Something tells me ”the anxious” will be on their 7th jab and most likely test themselves as often as they floss. Much like the trans radical harpies the rest of us are expected to affirm and enable their mental health issues.
Slightly off topic but Dr Mike Yeadon has just posted that Mark Sexton’s application for a Judicial Review concerning the Scamdemic has now been accepted. Against the Hallett pantomime the manner in which the law gets broken yet again will be interesting and will certainly indicate the end point of her taxpayer funded bonanza.
The Inquiry is intended to:
The one thing it is not intended to do is challenge the premise that the lockdowns were necessary and justified.
It’s a massively expensive farce.
Surely we must realise that HEALTH, OUR HEALTH is the thing we should be most concerned about. Just like the lone masker I encountered in a large supermarket yesterday; so concerned about his health, that, while wearing his mouth/nose cover he bought half a dozen packets of pork scratchings. Me? I bought half a dozen packets of anti-histamines.
Yep the security guard in my local Waitrose still wears a mask with nose poking out over the top of course.
Note: staff and visitors. Those in. Herve need not apply (this rule)!!! Isn’t it the whole point of this enquiry? To find out if these stupid rules hinder the whole country and economy, and if those who made the rules are guilty of contempt of freedom plus?
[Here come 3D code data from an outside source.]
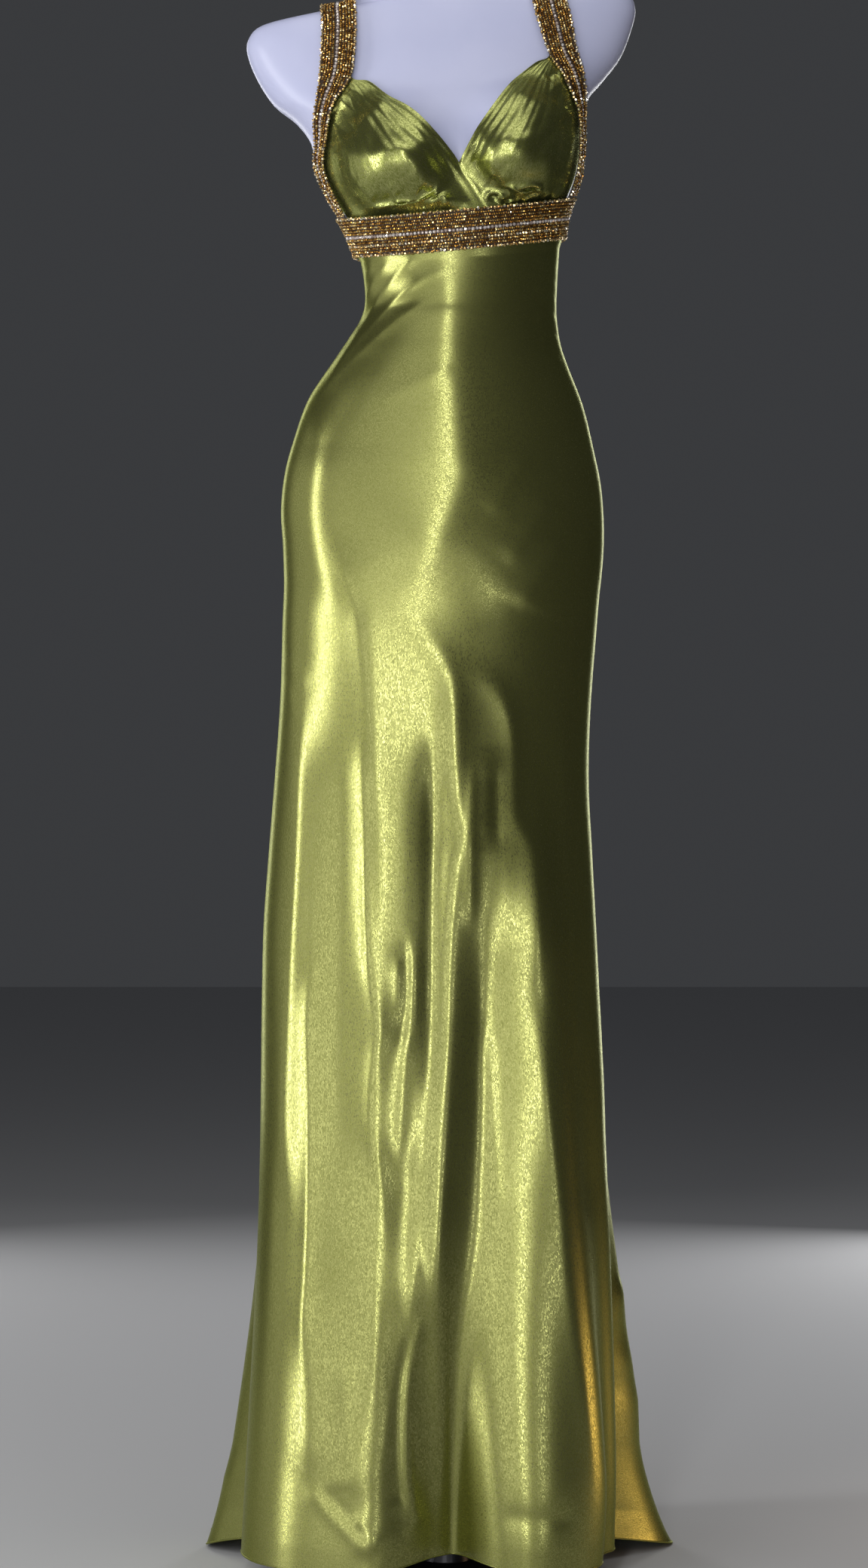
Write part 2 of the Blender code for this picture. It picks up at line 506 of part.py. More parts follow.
def skirt_point(step, angle):
    """A point of the skirt's middle surface on one of its rings, from the seam on the band."""
    if step < 1.0:
        seam_off = BAND_OFF_FORM - BAND_SEAM_GAP - SATIN_WALL / 2
        seam = off_form_at_band(angle, BAND_HEIGHT - BAND_LAP, seam_off)
        return seam.lerp(skirt_point(1.0, angle), step)
    row = smooth_row(SKIRT_RINGS, step)
    point = ring_point(row, angle)
    along = ring_point(row, angle + 0.5) - ring_point(row, angle - 0.5)
    outward = Vector((along.y, -along.x, 0.0)).normalized()
    ahead = math.cos(math.radians(angle))
    point.z -= row[8] * max(ahead, 0.0)
    reach = flute_reach(angle, point.z)
    reach += fold_reach(math.copysign(1, ahead), point.x, point.z) * smoothstep(0.0, 0.3, abs(ahead))
    point += outward * reach
    return keep_clear(point, FORM_GAP + SATIN_WALL / 2)


def front_point(across, down):
    """The front panel, from its right side seam to its left one and from the band to the hem."""
    half_turn = 90.0 - math.degrees(SEAM_GAP / SEAM_RADIUS)
    point = skirt_point(down * (len(SKIRT_RINGS) - 1), -half_turn + 2 * half_turn * across)
    arch_x, arch_half_width, arch_rise = HEM_ARCH
    rise = arch_rise * math.exp(-((point.x - arch_x) / arch_half_width) ** 2)
    point.z += rise * (1 - smoothstep(SKIRT_RINGS[-1][1], FLARE_START_Z, point.z))
    return point


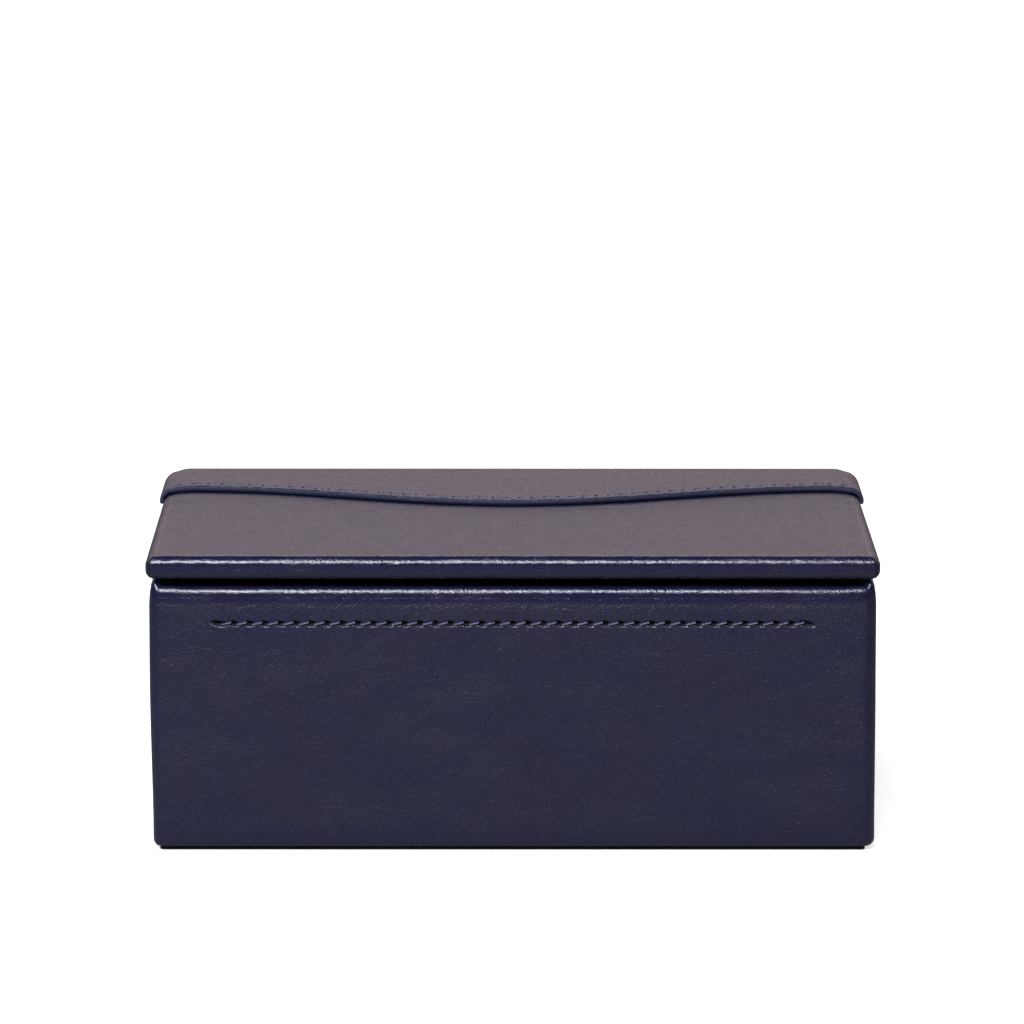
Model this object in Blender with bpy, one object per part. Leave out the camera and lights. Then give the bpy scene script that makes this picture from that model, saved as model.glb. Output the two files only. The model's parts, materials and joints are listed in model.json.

And that they broke them as they went along? What a farce!
Another thought – those in charge want to make sure the excess stock of LFT are sold….ad infinitum!
Shut this farce of an enquiry down now and save wasting time and our money. Just by deciding to implement a command to use these waste of time tests, it’s clear this whitewash has already decided what it is going to conclude. Let someone start a proper enquiry chaired by people who know what went wrong like Dr Carl Heneghan, Dr Tom Jefferson, Dr Jay Battachara Prof. Sunetra Gupta and Dr Martin Kullldorff all people who are qualified to advise on the hopelessly useless and disgracefully anti-democratic government’s controls using covid as an excuse. A report from this group of people would have many times more value and cost much less than this pro-government, pro-anti-freedom, rubbish enquiry set up by the government.